• Stored data:

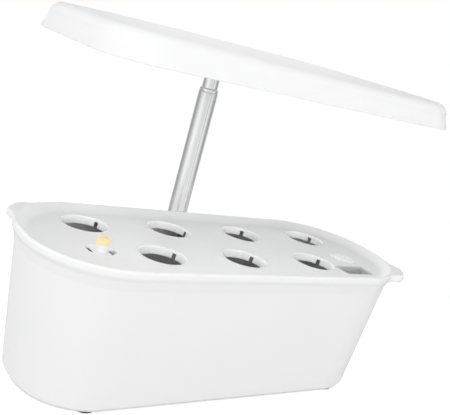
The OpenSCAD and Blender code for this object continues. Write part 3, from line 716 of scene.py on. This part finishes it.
ears = make_piece("deck_ears", *add_solids(ear(1), ear(-1)), deck_white, 50)
mast_notch = lathe("mast_notch", [(0, DECK_Z - 12), (MAST_R + 0.3, DECK_Z - 12), (MAST_R + 0.3, DECK_Z + 12),
                                  (0, DECK_Z + 12)], (0, MAST_Y), deck_white)
cut_away(deck, mast_notch)
finish_mesh(deck, 40)
join_into(deck, ears)
SLOT_TURNS = [34, 4, 50, 28, 28, 30, 31]
SEAT_GAP = 16


def seat_arcs(centre, turn):
    """The collar under a deck hole, left open on both sides where the ring has its slots."""
    section = [(SEAT_R, DECK_Z - DECK_T), (SEAT_R + 1.8, DECK_Z - DECK_T), (SEAT_R + 1.8, DECK_Z - 5),
               (SEAT_R, DECK_Z - 5)]
    return [skin(turn_profile(section, centre, 32, turn + side + SEAT_GAP, turn + side + 180 - SEAT_GAP)[0],
                 caps=(True, True)) for side in (0, 180)]


seats = [arc for centre, turn in zip(PODS, SLOT_TURNS) for arc in seat_arcs(centre, turn)]
join_into(deck, make_piece("deck_seats", *add_solids(*seats), deck_white))
carry(deck, "deck", "deck_white", "grow_deck")

# %% [markdown]
# ## The pod rings
# A pod ring is a thin collar with a rolled lip, and two slots in its wall that take the
# keys of a grow pod. Under the lip the wall is two arcs, so the slots are truly open.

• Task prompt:
Restate the listing exactly, starting at its first line and ending at the line where "SEAT_GAP = 16" occurs; include both and no other lines.

• Correct response:
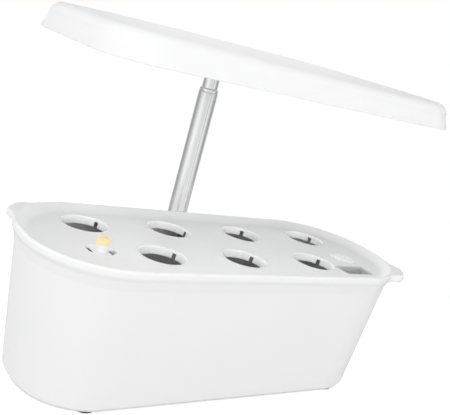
The OpenSCAD and Blender code for this object continues. Write part 3, from line 716 of scene.py on. This part finishes it.
ears = make_piece("deck_ears", *add_solids(ear(1), ear(-1)), deck_white, 50)
mast_notch = lathe("mast_notch", [(0, DECK_Z - 12), (MAST_R + 0.3, DECK_Z - 12), (MAST_R + 0.3, DECK_Z + 12),
                                  (0, DECK_Z + 12)], (0, MAST_Y), deck_white)
cut_away(deck, mast_notch)
finish_mesh(deck, 40)
join_into(deck, ears)
SLOT_TURNS = [34, 4, 50, 28, 28, 30, 31]
SEAT_GAP = 16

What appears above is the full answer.